I rarely lean upon fear as a motivator.  However since reading Neal Postman’s, Entertaining Ourselves to Death, I have had some fear and trembling in my soul as I have been working this topic out in my own life. It is currently very out of vogue to have an “oh no” response to anything since it might throw us back into the dark ages of legalism and quench the grace of God and  the liberty it affords us.
 
Can we have an ongoing experience with the meteoric love of God through the keeping of a list of thou-shalt-nots? I don’t think so. Can we have an ongoing experience with His cosmic goodness by ignoring His warnings and admonitions to live a circumspect life? I don’t think so. So, are we stuck? I don’t think so.
 
I believe there is a pathway in the Spirit where our obedience is no longer thought of as a means toward some end. While walking in the Spirit, obedience is merely the natural byproduct of a trusting and loving heart. Thou-shalt-nots create a tight-rope that the saint must balance upon where his energies are consumed with sin management and the pursuit of holiness.

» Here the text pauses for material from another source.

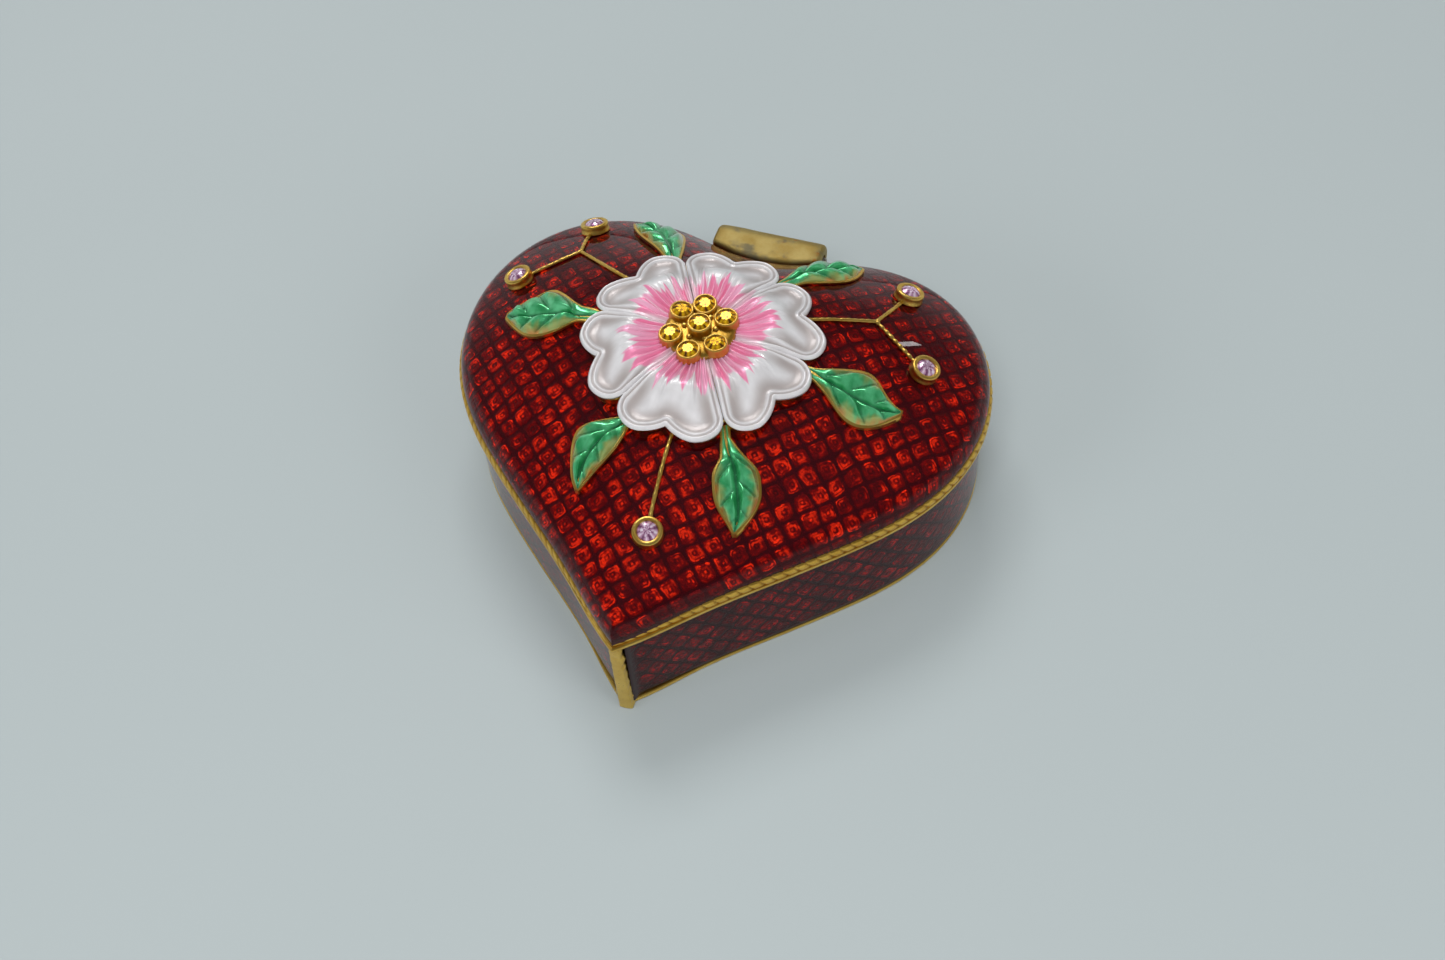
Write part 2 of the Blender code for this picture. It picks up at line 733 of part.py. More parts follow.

While this may sound noble, this has not projected any complimentary light on the Good News of Jesus Christ.
 
On the other hand, those who walk in the Spirit travel in a wide open space where all things are permissable yet are not all profitable. They do not convey to the world that their’s is a white-nuckled existence where their well being is determined by their own discipline. Instead, often in small and simple ways, with their joy and liberty, they convey they have been caught up into something cosmic in scale. And within these kingdom citizens, whose hearts have been liberated from any thou-shalt-nots, many will find safety and refuge.
 
Father, teach us to nurture longing and may it grow full-term within us to be birthed as the consumation our hearts were created for. May our hearts display the contentment of those being watched over by the Lord of Creation and the satisfaction of those who sup with the King of Kings. Oh God, in simplicity and rest may our lives eloquently state just how exquisite is Your love! Amen.